[Raw records]
*-*-*
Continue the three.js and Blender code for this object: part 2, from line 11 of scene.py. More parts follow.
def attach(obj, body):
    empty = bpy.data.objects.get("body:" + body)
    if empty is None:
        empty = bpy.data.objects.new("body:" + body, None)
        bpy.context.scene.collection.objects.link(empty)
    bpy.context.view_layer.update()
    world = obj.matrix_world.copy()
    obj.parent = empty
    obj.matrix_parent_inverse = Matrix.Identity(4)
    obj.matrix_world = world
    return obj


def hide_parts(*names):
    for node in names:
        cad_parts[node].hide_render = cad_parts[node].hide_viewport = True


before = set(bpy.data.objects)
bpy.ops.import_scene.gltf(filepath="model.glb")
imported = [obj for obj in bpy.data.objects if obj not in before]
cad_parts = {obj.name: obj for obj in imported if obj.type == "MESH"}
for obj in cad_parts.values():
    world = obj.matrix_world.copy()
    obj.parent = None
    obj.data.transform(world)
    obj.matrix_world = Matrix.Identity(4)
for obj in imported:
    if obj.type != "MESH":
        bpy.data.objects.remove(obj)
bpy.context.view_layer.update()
*-*-*
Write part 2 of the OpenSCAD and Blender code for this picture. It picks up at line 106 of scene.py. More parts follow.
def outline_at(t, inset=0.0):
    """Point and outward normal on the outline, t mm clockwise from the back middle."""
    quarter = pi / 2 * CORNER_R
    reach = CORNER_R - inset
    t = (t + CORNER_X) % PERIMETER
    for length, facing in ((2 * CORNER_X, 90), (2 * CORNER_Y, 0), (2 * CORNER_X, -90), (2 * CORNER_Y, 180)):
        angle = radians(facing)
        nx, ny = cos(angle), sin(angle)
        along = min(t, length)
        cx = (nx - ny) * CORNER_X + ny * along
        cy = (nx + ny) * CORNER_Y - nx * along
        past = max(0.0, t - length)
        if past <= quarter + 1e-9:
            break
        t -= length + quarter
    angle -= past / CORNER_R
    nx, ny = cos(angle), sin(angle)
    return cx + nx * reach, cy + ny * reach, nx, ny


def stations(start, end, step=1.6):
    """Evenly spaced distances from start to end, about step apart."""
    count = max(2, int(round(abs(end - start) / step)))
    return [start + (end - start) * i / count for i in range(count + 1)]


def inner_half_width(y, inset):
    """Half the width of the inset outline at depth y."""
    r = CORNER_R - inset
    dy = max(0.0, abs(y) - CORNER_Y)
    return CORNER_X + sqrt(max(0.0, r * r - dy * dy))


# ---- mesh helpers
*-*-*
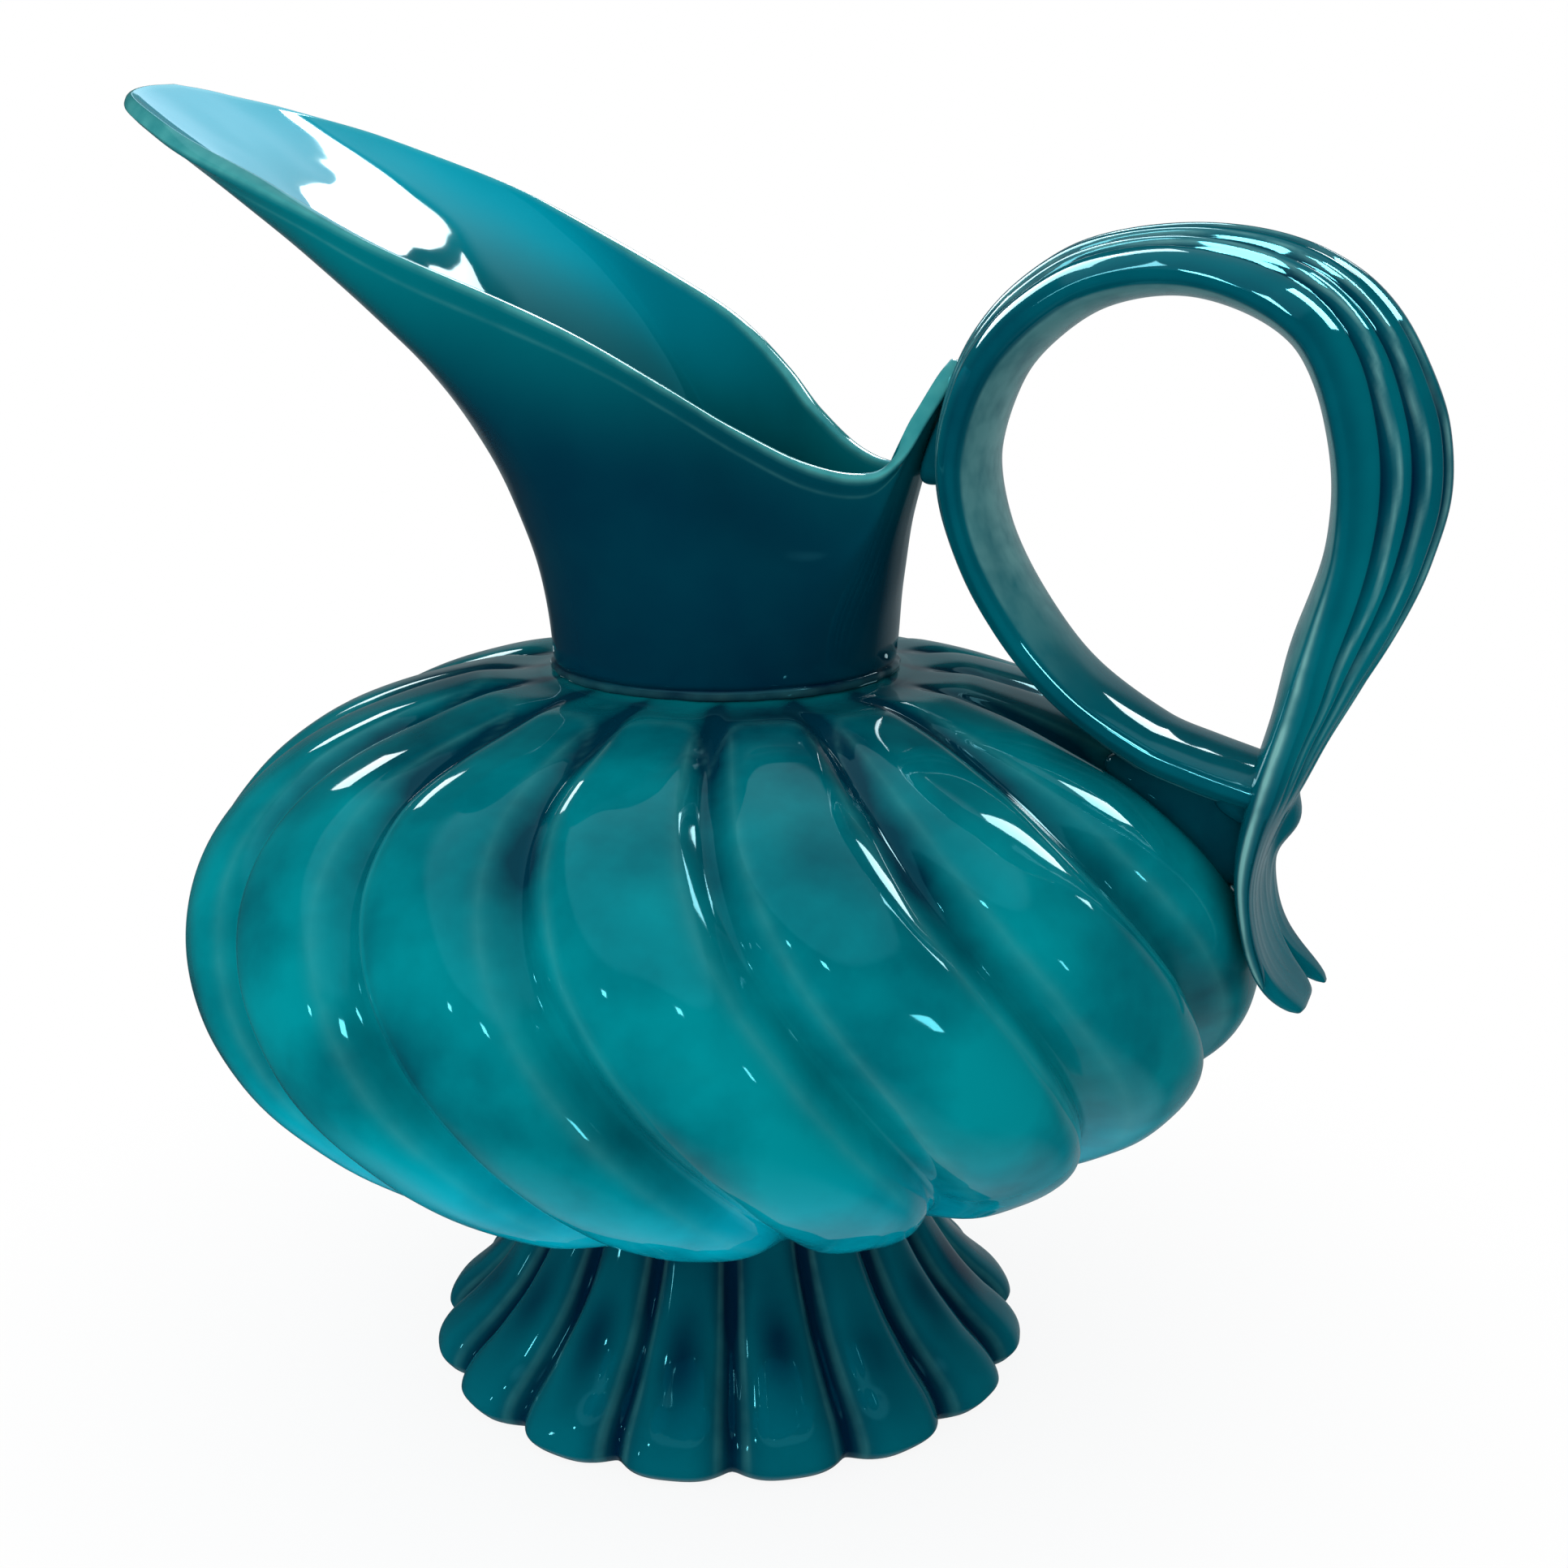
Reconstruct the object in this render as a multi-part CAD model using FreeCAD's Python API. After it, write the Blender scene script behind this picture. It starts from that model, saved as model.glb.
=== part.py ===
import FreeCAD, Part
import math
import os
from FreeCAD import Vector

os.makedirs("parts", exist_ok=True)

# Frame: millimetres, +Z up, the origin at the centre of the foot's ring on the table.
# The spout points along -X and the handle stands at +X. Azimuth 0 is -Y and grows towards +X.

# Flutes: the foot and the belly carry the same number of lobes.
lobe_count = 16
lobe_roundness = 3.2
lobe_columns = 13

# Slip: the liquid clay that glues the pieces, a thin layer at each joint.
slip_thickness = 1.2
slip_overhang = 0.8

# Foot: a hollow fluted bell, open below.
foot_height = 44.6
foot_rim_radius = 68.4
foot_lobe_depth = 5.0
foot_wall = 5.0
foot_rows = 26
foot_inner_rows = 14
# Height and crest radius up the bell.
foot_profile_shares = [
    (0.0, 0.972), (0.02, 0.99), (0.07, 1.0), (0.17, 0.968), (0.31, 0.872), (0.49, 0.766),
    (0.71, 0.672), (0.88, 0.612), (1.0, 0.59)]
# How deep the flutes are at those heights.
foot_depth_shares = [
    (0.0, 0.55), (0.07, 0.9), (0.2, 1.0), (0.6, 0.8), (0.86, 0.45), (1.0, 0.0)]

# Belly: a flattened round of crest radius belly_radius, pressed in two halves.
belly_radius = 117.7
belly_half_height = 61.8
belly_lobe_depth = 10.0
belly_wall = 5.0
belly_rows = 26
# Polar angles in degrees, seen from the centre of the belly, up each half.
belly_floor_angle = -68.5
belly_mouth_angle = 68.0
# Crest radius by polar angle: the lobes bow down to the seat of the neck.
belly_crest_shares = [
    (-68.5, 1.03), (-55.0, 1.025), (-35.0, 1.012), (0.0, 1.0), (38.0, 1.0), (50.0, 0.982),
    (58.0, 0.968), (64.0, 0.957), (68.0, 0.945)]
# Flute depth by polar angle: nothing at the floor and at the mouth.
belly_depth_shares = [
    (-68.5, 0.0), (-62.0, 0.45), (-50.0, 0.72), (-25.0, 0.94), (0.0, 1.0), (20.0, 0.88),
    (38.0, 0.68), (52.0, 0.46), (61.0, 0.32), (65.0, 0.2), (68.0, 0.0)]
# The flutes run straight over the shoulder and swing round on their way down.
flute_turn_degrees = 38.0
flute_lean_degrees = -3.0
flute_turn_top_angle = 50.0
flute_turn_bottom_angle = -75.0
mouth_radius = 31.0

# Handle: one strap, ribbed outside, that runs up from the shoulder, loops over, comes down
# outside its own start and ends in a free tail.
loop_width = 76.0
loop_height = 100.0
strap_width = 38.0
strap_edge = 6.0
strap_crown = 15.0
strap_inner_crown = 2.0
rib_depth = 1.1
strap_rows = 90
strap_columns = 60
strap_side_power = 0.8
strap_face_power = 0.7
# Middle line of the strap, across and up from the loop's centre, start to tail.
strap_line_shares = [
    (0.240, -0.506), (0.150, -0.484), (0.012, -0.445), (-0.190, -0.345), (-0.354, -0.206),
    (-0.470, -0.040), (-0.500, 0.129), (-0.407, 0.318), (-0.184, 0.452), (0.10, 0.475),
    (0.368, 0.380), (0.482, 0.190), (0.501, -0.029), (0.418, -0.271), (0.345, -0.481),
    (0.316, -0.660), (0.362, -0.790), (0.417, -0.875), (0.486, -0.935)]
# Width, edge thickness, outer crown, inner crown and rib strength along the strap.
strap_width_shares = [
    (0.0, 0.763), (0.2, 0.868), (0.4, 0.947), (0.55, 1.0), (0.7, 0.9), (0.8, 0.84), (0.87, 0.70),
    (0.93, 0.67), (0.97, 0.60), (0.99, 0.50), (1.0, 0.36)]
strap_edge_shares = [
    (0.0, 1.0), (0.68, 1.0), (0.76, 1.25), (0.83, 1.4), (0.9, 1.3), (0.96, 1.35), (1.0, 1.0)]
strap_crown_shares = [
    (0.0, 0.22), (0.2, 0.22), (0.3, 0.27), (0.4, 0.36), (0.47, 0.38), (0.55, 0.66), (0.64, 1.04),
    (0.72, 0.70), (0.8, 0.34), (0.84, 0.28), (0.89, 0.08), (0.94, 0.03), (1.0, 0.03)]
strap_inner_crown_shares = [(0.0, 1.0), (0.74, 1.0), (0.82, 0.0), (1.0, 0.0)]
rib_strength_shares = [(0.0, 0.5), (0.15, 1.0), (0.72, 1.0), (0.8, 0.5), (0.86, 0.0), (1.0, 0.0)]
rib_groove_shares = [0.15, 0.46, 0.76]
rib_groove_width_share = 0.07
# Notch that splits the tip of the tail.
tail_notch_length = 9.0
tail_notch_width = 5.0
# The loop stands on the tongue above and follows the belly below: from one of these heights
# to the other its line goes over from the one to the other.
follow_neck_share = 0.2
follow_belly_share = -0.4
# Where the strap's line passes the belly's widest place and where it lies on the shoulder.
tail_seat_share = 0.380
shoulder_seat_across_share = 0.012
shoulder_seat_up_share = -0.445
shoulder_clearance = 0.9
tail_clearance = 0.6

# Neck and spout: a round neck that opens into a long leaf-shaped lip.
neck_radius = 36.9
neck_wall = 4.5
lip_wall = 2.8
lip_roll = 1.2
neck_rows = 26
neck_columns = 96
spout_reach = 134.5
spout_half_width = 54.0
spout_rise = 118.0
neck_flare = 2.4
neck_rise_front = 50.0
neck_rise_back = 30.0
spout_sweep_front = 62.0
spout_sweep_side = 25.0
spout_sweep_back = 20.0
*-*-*
(Description of the task): Look back at the data above. Transcribe exactly the lines starting at the line that contains "Reconstruct the object" and ending at the line that contains "# The spout".

(Result for this exercise):
Reconstruct the object in this render as a multi-part CAD model using FreeCAD's Python API. After it, write the Blender scene script behind this picture. It starts from that model, saved as model.glb.
=== part.py ===
import FreeCAD, Part
import math
import os
from FreeCAD import Vector

os.makedirs("parts", exist_ok=True)

# Frame: millimetres, +Z up, the origin at the centre of the foot's ring on the table.
# The spout points along -X and the handle stands at +X. Azimuth 0 is -Y and grows towards +X.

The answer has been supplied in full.